__WRITTEN INSTRUCTION__:
Below are several entries. Transcribe exactly those lines that fall from the one with "# So many shapes" through the one with "for node in", end lines included.

__PROVIDED ENTRIES__:

** START **

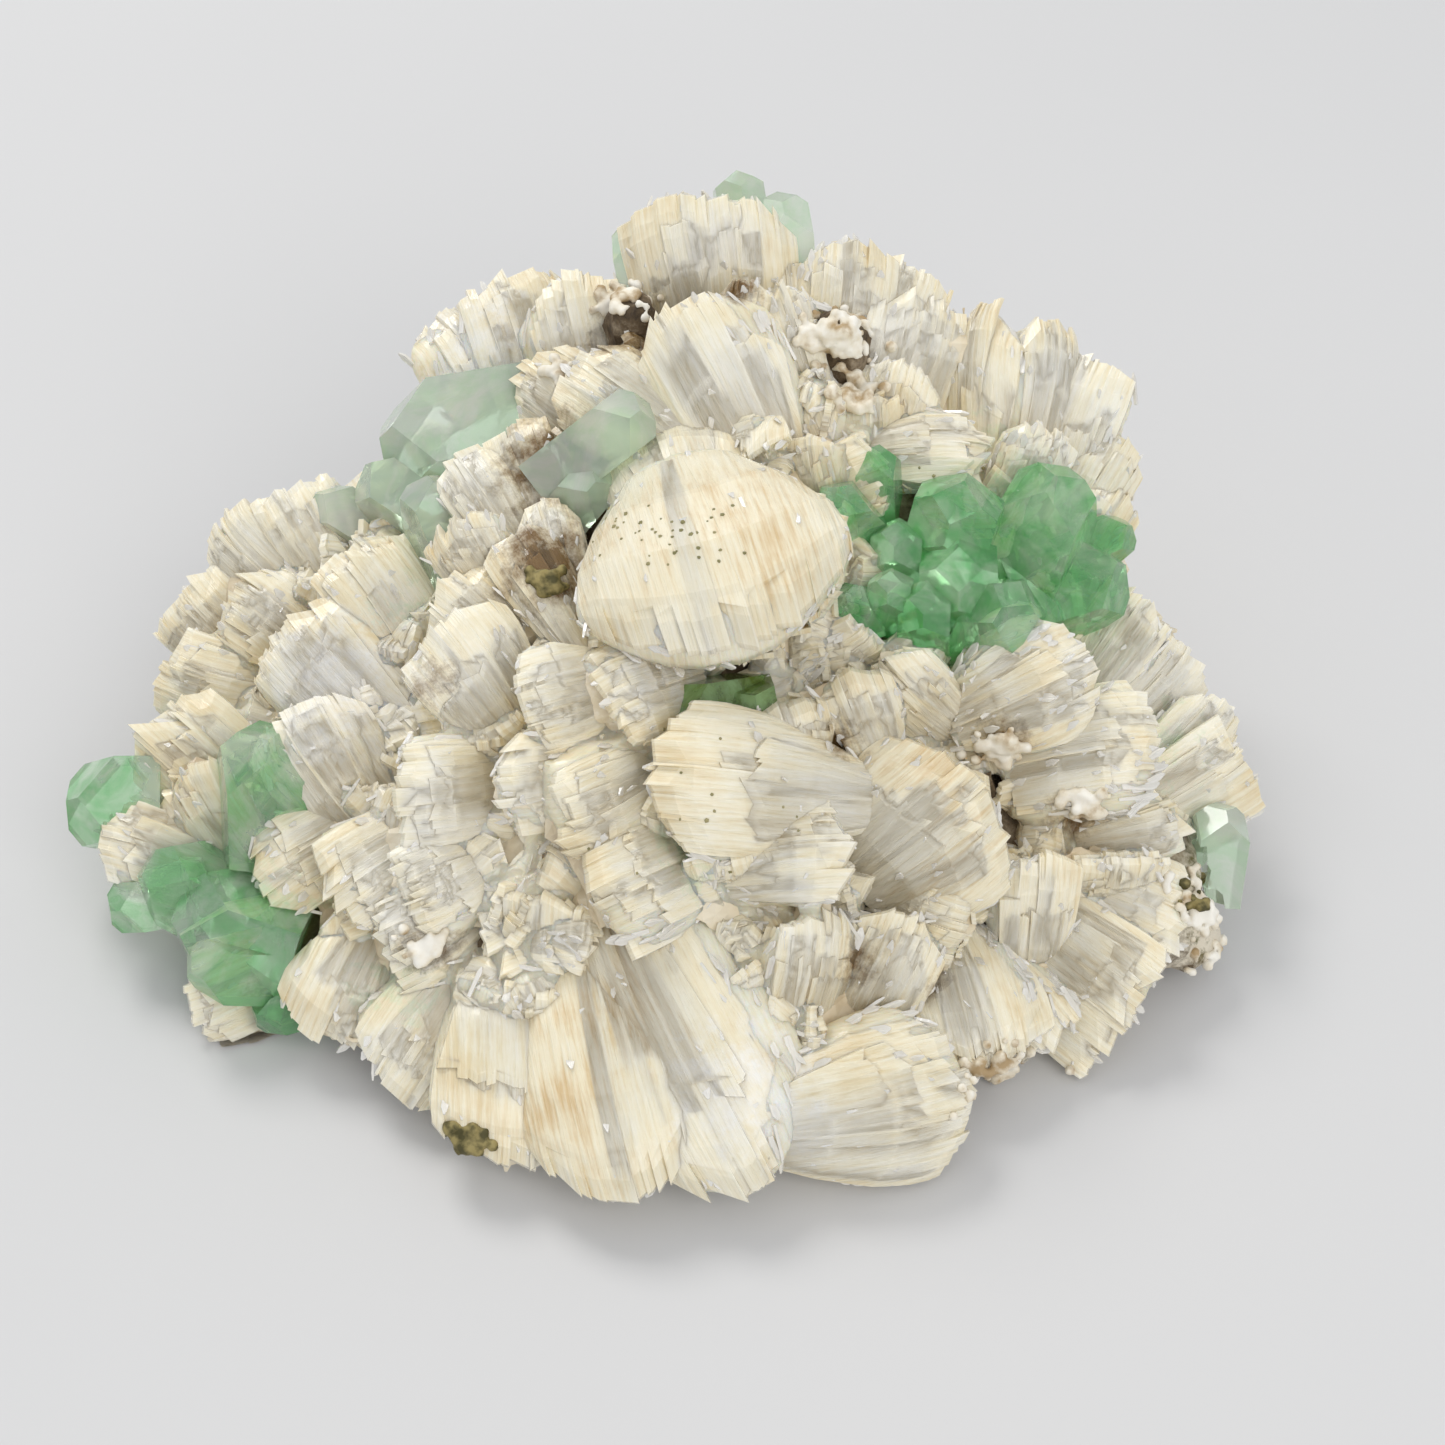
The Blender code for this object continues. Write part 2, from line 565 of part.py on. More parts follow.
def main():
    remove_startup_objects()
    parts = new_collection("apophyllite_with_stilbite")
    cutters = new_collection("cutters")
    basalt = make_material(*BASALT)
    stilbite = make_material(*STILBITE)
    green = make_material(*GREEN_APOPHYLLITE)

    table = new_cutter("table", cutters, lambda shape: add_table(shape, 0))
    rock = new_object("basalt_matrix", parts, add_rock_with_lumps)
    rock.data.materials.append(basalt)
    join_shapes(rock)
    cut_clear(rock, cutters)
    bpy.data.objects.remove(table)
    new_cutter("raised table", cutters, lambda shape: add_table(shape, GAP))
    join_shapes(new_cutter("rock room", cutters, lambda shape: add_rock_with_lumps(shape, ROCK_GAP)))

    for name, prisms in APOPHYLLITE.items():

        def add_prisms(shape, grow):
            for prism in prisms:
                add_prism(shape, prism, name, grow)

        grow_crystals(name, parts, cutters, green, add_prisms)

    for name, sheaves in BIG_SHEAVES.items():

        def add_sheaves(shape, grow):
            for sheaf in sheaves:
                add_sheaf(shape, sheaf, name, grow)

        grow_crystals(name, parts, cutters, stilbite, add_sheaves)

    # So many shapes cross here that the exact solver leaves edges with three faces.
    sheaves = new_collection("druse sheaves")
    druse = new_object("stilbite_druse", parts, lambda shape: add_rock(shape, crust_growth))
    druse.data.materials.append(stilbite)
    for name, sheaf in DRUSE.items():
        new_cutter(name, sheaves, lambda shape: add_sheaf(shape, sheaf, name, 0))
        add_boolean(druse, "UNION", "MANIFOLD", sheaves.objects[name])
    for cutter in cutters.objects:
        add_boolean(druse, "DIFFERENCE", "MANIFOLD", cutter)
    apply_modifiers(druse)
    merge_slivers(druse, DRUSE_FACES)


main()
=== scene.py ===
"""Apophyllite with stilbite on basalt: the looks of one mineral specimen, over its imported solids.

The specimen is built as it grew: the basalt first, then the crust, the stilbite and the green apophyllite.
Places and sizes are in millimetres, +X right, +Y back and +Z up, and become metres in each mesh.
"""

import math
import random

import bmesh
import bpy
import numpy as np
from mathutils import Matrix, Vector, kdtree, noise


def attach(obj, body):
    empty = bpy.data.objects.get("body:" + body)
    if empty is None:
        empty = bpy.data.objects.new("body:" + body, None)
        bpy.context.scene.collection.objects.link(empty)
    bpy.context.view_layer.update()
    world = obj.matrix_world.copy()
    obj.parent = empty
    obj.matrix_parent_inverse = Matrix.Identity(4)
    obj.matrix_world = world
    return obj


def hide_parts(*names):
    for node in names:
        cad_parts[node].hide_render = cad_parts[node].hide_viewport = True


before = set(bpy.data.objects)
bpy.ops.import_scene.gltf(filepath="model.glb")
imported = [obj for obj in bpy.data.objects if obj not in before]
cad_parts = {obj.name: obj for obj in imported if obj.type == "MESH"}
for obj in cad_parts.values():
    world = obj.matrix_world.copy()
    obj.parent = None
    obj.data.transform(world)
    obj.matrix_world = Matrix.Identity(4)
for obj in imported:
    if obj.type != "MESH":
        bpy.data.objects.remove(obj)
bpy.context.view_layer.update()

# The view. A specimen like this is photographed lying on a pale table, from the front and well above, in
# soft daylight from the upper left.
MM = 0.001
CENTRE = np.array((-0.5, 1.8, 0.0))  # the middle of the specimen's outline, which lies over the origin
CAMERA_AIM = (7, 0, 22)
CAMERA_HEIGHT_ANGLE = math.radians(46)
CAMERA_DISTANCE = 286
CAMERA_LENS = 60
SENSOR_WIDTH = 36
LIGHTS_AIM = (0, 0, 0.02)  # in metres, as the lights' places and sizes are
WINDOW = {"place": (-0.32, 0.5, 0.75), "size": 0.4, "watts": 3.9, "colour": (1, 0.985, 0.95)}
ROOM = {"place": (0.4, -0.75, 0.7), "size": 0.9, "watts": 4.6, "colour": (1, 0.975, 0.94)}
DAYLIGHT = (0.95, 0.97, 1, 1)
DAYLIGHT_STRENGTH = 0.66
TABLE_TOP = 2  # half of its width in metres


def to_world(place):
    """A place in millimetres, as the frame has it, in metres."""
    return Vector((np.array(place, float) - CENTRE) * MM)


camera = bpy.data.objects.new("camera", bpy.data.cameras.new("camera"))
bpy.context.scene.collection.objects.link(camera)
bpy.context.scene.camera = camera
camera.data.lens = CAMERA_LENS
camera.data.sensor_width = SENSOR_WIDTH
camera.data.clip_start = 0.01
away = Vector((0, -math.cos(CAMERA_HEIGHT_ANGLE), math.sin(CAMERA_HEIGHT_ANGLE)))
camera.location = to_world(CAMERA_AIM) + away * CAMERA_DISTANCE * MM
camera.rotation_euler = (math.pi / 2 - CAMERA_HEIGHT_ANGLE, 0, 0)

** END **
** START **

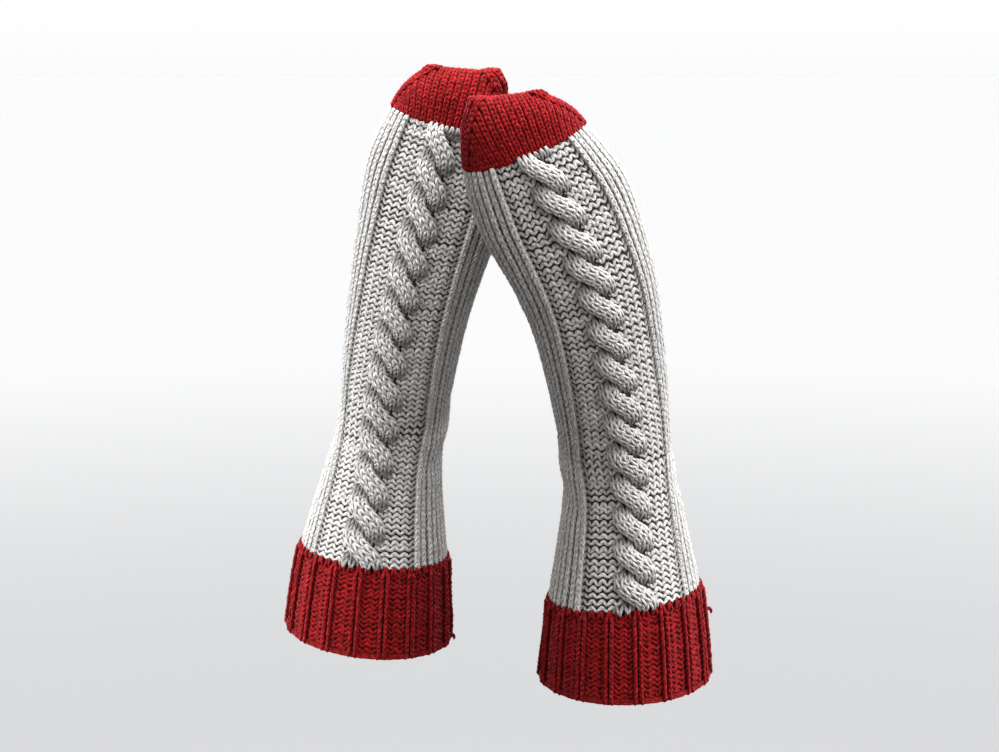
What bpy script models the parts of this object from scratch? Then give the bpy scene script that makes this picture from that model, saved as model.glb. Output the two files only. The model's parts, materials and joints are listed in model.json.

** END **
** START **

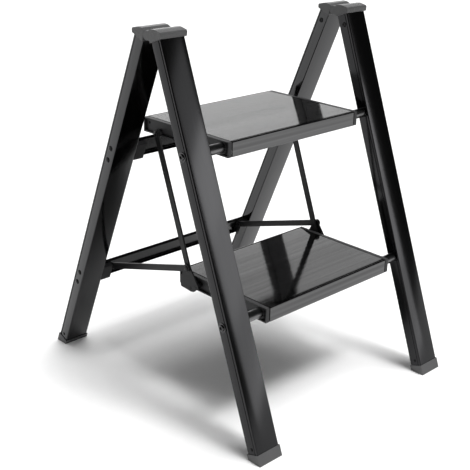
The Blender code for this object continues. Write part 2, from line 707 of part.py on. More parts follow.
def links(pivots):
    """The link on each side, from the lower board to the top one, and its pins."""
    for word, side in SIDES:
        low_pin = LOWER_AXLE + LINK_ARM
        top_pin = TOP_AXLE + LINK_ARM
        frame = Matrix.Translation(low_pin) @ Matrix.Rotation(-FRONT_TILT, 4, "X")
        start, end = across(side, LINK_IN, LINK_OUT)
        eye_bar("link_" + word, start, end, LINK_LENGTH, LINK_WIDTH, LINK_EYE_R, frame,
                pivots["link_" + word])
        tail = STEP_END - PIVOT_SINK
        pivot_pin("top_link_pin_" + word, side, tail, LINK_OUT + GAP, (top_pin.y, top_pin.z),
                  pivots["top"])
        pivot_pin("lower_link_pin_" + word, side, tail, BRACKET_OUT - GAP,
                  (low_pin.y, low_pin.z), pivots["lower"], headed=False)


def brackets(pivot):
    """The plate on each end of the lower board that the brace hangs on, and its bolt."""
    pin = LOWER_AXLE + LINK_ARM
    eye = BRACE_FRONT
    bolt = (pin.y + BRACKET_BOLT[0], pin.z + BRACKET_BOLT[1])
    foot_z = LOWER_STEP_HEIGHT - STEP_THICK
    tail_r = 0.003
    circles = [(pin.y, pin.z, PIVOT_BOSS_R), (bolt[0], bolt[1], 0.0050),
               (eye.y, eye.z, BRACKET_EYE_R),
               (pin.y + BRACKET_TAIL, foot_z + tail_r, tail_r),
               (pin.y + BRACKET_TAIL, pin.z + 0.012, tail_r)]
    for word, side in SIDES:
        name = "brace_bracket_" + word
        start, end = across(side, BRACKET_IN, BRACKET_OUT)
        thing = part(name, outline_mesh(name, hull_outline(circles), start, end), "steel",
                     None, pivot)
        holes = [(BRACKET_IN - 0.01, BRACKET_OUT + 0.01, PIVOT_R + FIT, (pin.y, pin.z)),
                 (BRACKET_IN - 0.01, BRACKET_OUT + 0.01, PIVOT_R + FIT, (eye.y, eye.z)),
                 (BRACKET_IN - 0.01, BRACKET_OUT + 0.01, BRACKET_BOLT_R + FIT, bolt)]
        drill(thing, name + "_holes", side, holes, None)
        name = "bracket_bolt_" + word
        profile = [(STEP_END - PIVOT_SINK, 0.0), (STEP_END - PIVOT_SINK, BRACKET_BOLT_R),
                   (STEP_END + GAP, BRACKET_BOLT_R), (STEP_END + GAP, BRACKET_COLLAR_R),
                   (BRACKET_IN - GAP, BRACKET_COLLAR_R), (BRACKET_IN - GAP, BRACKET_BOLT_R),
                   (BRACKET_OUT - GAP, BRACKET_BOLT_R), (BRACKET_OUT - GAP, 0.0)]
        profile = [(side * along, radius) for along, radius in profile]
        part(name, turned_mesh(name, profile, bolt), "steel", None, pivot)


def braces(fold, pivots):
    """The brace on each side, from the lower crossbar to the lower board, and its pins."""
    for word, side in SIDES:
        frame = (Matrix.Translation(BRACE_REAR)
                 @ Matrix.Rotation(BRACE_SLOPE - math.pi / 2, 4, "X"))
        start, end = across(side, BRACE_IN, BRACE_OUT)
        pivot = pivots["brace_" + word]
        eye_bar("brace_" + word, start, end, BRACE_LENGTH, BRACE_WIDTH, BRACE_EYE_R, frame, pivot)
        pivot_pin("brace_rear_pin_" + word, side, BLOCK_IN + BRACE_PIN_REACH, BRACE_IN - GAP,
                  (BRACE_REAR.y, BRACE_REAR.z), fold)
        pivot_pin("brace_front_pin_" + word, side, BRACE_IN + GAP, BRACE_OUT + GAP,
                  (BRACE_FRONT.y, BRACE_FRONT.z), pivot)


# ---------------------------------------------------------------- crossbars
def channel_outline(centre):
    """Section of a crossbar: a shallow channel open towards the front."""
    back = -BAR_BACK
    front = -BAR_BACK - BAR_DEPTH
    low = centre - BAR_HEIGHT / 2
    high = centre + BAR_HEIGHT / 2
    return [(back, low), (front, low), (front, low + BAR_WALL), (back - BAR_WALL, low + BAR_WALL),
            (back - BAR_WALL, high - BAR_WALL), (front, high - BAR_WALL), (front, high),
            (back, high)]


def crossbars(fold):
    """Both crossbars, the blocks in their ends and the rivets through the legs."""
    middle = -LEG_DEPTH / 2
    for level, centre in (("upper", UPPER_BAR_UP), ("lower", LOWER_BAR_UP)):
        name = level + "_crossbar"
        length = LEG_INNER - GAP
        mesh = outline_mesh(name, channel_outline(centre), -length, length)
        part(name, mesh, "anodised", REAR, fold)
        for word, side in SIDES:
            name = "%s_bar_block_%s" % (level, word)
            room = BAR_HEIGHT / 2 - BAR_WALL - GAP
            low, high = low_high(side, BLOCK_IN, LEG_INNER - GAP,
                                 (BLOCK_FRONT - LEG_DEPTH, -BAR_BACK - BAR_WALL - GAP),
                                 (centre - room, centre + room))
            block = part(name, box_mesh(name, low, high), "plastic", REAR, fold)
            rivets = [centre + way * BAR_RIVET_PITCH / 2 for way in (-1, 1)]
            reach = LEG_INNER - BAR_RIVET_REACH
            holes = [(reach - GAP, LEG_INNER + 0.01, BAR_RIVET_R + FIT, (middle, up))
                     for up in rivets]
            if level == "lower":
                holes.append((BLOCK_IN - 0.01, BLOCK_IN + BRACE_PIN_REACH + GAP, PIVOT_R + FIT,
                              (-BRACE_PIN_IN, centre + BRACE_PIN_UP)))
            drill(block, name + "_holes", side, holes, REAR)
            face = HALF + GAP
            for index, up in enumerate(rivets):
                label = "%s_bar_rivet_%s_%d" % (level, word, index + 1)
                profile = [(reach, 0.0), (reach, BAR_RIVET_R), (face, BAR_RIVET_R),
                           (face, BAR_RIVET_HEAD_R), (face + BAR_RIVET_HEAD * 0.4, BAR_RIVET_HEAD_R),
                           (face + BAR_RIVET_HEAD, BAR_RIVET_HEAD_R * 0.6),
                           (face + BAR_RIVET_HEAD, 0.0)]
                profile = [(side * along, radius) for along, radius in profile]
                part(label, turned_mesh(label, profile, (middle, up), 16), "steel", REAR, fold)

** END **

__WRITTEN ANSWER__:
    # So many shapes cross here that the exact solver leaves edges with three faces.
    sheaves = new_collection("druse sheaves")
    druse = new_object("stilbite_druse", parts, lambda shape: add_rock(shape, crust_growth))
    druse.data.materials.append(stilbite)
    for name, sheaf in DRUSE.items():
        new_cutter(name, sheaves, lambda shape: add_sheaf(shape, sheaf, name, 0))
        add_boolean(druse, "UNION", "MANIFOLD", sheaves.objects[name])
    for cutter in cutters.objects:
        add_boolean(druse, "DIFFERENCE", "MANIFOLD", cutter)
    apply_modifiers(druse)
    merge_slivers(druse, DRUSE_FACES)


main()
=== scene.py ===
"""Apophyllite with stilbite on basalt: the looks of one mineral specimen, over its imported solids.

The specimen is built as it grew: the basalt first, then the crust, the stilbite and the green apophyllite.
Places and sizes are in millimetres, +X right, +Y back and +Z up, and become metres in each mesh.
"""

import math
import random

import bmesh
import bpy
import numpy as np
from mathutils import Matrix, Vector, kdtree, noise


def attach(obj, body):
    empty = bpy.data.objects.get("body:" + body)
    if empty is None:
        empty = bpy.data.objects.new("body:" + body, None)
        bpy.context.scene.collection.objects.link(empty)
    bpy.context.view_layer.update()
    world = obj.matrix_world.copy()
    obj.parent = empty
    obj.matrix_parent_inverse = Matrix.Identity(4)
    obj.matrix_world = world
    return obj


def hide_parts(*names):
    for node in names:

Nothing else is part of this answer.